Material provided:
******************************

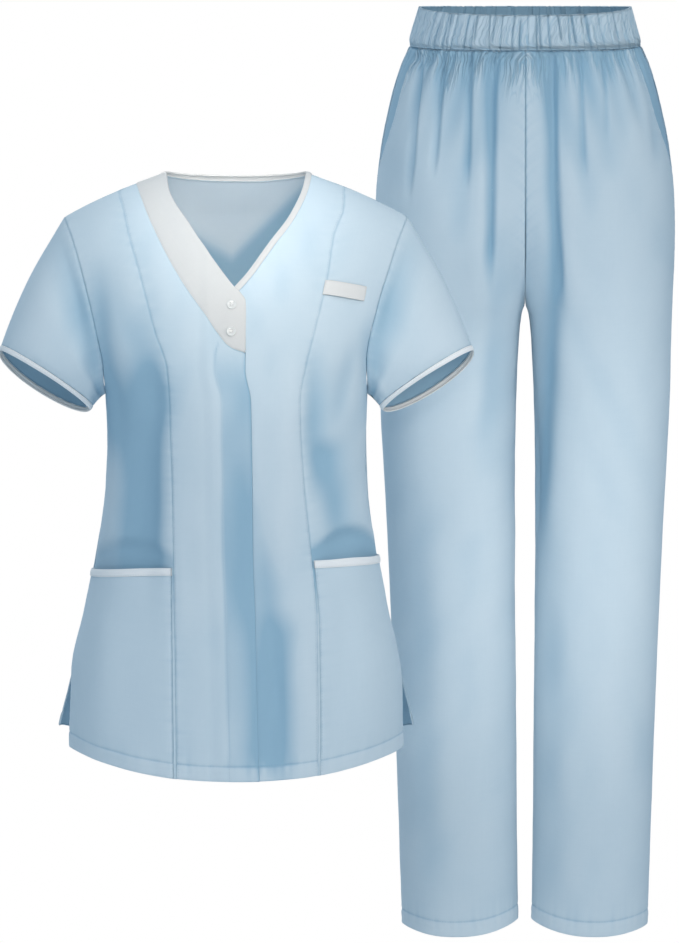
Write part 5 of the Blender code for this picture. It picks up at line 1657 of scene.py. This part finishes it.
    def button_thread(self, name: str, holes: Sequence[Vector], face: float) -> Object:
        """Thread over a button in two bars, each of several strands from hole to hole.

        Args:
            name: Name of the piece.
            holes: Middles of the holes.
            face: Height of the button's dished face.

        Returns:
            The thread.
        """
        corners, faces, sides, steps, radius = [], [], 6, 8, 0.00016
        for first, second in ((holes[0], holes[1]), (holes[3], holes[2])):
            run = (second - first).normalized()
            aside = Vector((-run.y, run.x, 0.0))
            for strand in (-0.00026, 0.0, 0.00026):
                start = len(corners)
                for share in np.linspace(0.0, 1.0, steps + 1):
                    spot = first.lerp(second, float(share)) + aside * strand
                    spot.z = face + 0.0003 * math.sin(math.pi * share) - 0.001 * (abs(2.0 * share - 1.0) ** 8)
                    for turn in np.arange(sides) * 2.0 * math.pi / sides:
                        up = Vector((0.0, 0.0, math.sin(turn) * radius))
                        corners.append(spot + aside * math.cos(turn) * radius + up)
                faces += index_quads(steps + 1, sides, start, False, True).tolist()
                faces.append([start + k for k in range(sides)][::-1])
                faces.append([start + steps * sides + k for k in range(sides)])
        return smooth_piece(name, corners, faces)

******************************

Problem: Every line of the data above should be reproduced word for word.

Task result:
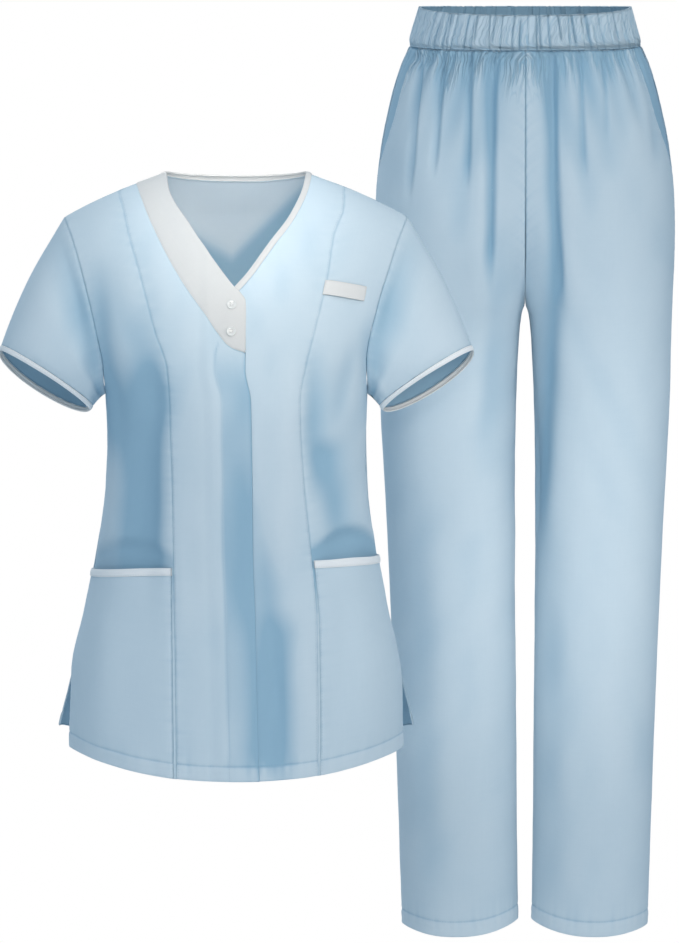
Write part 5 of the Blender code for this picture. It picks up at line 1657 of scene.py. This part finishes it.
    def button_thread(self, name: str, holes: Sequence[Vector], face: float) -> Object:
        """Thread over a button in two bars, each of several strands from hole to hole.

        Args:
            name: Name of the piece.
            holes: Middles of the holes.
            face: Height of the button's dished face.

        Returns:
            The thread.
        """
        corners, faces, sides, steps, radius = [], [], 6, 8, 0.00016
        for first, second in ((holes[0], holes[1]), (holes[3], holes[2])):
            run = (second - first).normalized()
            aside = Vector((-run.y, run.x, 0.0))
            for strand in (-0.00026, 0.0, 0.00026):
                start = len(corners)
                for share in np.linspace(0.0, 1.0, steps + 1):
                    spot = first.lerp(second, float(share)) + aside * strand
                    spot.z = face + 0.0003 * math.sin(math.pi * share) - 0.001 * (abs(2.0 * share - 1.0) ** 8)
                    for turn in np.arange(sides) * 2.0 * math.pi / sides:
                        up = Vector((0.0, 0.0, math.sin(turn) * radius))
                        corners.append(spot + aside * math.cos(turn) * radius + up)
                faces += index_quads(steps + 1, sides, start, False, True).tolist()
                faces.append([start + k for k in range(sides)][::-1])
                faces.append([start + steps * sides + k for k in range(sides)])
        return smooth_piece(name, corners, faces)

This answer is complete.